The listing below holds a line with "build_panels(tan)" and a later line with "obj.parent = empty". Write out those two lines and every line between them, exactly, and nothing else.
-- START --
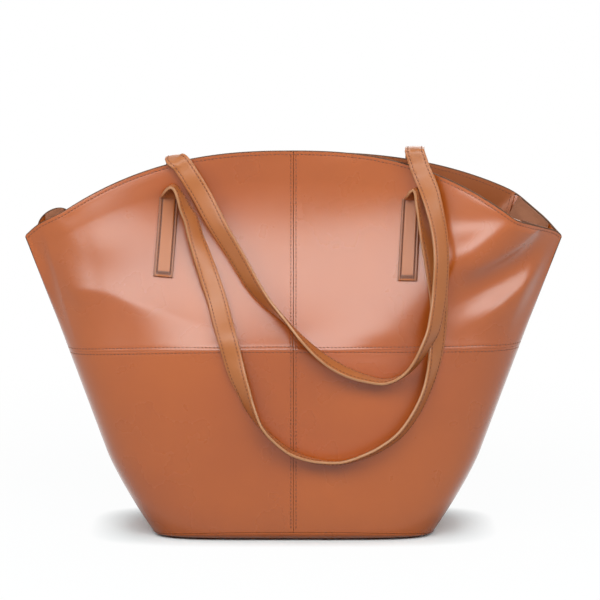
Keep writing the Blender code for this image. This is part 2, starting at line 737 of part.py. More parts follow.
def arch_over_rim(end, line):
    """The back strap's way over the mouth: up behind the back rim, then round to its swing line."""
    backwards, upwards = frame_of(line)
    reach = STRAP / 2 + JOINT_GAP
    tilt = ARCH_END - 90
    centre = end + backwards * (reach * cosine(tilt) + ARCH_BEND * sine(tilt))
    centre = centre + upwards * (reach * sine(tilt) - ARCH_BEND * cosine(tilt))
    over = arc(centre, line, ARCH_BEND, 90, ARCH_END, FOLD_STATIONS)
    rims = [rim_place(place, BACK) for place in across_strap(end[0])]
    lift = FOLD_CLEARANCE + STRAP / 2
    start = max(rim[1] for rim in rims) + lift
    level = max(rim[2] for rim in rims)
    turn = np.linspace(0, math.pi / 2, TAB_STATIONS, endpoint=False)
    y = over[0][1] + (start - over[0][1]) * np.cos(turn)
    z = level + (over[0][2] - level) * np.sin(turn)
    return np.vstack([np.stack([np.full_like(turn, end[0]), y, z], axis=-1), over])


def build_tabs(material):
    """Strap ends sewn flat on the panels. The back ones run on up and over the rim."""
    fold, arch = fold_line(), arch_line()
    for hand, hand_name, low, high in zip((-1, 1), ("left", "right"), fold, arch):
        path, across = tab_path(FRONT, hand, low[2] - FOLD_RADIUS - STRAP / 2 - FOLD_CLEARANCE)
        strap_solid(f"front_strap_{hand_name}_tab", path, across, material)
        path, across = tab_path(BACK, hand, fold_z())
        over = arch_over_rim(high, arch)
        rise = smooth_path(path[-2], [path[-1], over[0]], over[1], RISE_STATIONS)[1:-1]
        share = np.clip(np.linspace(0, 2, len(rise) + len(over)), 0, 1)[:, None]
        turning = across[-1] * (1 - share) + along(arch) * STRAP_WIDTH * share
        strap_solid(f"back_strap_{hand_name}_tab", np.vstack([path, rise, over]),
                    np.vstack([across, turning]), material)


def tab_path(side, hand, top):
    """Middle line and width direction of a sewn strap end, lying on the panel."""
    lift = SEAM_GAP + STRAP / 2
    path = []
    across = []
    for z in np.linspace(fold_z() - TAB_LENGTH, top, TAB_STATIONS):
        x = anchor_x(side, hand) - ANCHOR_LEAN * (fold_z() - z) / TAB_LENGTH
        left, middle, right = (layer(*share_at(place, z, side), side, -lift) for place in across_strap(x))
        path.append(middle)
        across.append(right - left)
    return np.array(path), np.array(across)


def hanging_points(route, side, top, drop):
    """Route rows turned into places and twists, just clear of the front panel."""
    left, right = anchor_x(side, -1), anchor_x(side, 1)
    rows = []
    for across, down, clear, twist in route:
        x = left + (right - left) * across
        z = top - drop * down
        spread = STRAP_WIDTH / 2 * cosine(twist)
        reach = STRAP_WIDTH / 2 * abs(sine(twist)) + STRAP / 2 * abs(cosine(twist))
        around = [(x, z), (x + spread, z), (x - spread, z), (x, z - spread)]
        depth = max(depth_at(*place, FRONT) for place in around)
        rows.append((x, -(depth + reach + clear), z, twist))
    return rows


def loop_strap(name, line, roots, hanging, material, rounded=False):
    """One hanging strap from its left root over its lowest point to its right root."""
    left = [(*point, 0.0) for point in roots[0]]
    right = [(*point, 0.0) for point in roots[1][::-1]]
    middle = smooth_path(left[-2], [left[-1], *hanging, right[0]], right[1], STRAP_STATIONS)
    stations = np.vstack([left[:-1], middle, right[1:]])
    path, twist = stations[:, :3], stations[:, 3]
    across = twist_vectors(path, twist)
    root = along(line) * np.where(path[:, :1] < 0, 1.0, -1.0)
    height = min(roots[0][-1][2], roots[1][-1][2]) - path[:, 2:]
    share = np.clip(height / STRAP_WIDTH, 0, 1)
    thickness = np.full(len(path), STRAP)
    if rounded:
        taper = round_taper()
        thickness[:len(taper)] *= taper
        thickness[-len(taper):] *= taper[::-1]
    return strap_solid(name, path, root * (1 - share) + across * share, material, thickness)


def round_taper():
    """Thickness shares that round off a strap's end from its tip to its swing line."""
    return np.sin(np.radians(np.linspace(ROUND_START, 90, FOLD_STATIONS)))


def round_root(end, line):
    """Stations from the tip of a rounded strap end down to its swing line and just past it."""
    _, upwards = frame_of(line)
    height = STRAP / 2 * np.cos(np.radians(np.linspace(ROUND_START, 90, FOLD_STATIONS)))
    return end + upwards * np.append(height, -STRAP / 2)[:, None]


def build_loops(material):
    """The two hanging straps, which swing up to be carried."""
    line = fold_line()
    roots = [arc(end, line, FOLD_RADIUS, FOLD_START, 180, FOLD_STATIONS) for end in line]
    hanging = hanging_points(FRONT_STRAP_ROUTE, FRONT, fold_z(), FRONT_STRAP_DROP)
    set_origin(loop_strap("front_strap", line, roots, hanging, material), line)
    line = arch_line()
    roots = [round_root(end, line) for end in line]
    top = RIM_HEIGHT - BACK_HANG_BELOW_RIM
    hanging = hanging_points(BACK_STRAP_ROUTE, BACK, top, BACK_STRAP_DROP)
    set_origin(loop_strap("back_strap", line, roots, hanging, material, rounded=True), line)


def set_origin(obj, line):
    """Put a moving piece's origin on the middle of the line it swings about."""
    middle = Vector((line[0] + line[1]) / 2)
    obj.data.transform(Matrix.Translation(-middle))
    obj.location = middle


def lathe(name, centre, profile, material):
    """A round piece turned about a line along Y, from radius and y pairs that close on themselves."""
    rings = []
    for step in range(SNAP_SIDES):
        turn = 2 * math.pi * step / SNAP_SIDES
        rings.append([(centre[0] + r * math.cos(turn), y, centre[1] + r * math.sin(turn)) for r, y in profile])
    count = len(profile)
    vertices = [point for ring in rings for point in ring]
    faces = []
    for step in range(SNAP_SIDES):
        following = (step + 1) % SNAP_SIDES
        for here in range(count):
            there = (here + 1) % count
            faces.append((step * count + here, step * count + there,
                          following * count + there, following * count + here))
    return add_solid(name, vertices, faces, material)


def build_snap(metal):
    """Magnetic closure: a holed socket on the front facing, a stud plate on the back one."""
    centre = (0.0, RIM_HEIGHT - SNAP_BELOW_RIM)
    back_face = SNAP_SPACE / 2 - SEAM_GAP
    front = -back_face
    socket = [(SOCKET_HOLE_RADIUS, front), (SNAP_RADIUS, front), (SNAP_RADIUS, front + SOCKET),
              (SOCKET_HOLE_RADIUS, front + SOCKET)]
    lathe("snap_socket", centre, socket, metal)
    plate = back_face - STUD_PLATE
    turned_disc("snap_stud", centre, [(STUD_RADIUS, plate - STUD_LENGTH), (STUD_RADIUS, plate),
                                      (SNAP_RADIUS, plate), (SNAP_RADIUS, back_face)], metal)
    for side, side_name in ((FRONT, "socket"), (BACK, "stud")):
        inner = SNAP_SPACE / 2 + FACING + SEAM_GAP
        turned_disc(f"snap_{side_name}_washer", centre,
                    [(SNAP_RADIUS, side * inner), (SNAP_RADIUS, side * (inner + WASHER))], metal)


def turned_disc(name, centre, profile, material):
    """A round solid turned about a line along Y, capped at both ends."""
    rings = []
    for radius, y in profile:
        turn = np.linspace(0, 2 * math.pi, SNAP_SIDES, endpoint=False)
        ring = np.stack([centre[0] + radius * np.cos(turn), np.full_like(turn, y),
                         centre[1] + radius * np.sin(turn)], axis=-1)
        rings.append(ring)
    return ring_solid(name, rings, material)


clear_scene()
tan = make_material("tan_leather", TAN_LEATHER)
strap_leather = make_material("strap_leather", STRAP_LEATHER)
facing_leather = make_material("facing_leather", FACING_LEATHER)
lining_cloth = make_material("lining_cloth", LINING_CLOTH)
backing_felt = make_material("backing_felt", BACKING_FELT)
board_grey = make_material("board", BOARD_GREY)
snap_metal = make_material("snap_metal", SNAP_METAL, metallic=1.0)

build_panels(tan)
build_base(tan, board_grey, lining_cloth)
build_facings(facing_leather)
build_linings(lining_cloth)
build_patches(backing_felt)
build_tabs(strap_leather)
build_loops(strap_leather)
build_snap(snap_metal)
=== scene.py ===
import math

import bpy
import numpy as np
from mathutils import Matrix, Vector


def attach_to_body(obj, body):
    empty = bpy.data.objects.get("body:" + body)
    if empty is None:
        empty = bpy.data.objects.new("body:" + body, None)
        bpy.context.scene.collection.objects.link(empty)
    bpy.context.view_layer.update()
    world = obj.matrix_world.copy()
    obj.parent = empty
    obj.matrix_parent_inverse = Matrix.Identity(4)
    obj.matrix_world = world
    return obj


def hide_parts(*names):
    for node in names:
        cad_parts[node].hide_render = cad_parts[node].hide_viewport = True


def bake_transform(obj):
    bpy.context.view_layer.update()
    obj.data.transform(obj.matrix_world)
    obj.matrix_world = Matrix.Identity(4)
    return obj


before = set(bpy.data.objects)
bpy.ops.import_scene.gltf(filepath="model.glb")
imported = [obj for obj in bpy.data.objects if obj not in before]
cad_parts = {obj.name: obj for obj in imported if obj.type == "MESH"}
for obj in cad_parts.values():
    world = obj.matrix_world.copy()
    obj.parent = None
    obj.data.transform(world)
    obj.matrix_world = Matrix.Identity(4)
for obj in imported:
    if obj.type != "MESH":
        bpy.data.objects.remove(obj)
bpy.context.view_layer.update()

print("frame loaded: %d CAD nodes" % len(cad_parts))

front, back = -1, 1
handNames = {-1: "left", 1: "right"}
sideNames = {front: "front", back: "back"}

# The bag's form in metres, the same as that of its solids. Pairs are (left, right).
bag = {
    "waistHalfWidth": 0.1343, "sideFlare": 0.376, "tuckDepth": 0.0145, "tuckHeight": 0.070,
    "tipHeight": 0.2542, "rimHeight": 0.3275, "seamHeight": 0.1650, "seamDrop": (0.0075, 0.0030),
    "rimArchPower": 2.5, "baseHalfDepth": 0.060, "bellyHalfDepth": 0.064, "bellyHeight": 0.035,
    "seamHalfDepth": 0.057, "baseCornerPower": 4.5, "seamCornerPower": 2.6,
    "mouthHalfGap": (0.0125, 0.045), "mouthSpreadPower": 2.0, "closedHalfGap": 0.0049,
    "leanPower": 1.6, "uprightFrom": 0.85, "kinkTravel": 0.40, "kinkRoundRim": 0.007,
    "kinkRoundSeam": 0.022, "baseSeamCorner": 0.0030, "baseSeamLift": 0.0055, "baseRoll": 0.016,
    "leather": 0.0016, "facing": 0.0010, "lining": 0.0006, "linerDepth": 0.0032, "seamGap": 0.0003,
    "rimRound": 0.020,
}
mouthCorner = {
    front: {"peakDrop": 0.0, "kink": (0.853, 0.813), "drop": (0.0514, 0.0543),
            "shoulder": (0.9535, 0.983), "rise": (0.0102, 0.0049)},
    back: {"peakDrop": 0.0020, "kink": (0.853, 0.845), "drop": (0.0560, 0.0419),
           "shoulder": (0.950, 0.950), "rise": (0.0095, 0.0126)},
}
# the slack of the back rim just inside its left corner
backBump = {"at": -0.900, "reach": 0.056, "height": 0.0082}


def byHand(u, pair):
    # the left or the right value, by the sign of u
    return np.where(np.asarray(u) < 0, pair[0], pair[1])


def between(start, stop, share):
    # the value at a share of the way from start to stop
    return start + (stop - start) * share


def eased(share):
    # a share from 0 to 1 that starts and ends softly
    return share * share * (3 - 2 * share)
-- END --
THE REPLY:
build_panels(tan)
build_base(tan, board_grey, lining_cloth)
build_facings(facing_leather)
build_linings(lining_cloth)
build_patches(backing_felt)
build_tabs(strap_leather)
build_loops(strap_leather)
build_snap(snap_metal)
=== scene.py ===
import math

import bpy
import numpy as np
from mathutils import Matrix, Vector


def attach_to_body(obj, body):
    empty = bpy.data.objects.get("body:" + body)
    if empty is None:
        empty = bpy.data.objects.new("body:" + body, None)
        bpy.context.scene.collection.objects.link(empty)
    bpy.context.view_layer.update()
    world = obj.matrix_world.copy()
    obj.parent = empty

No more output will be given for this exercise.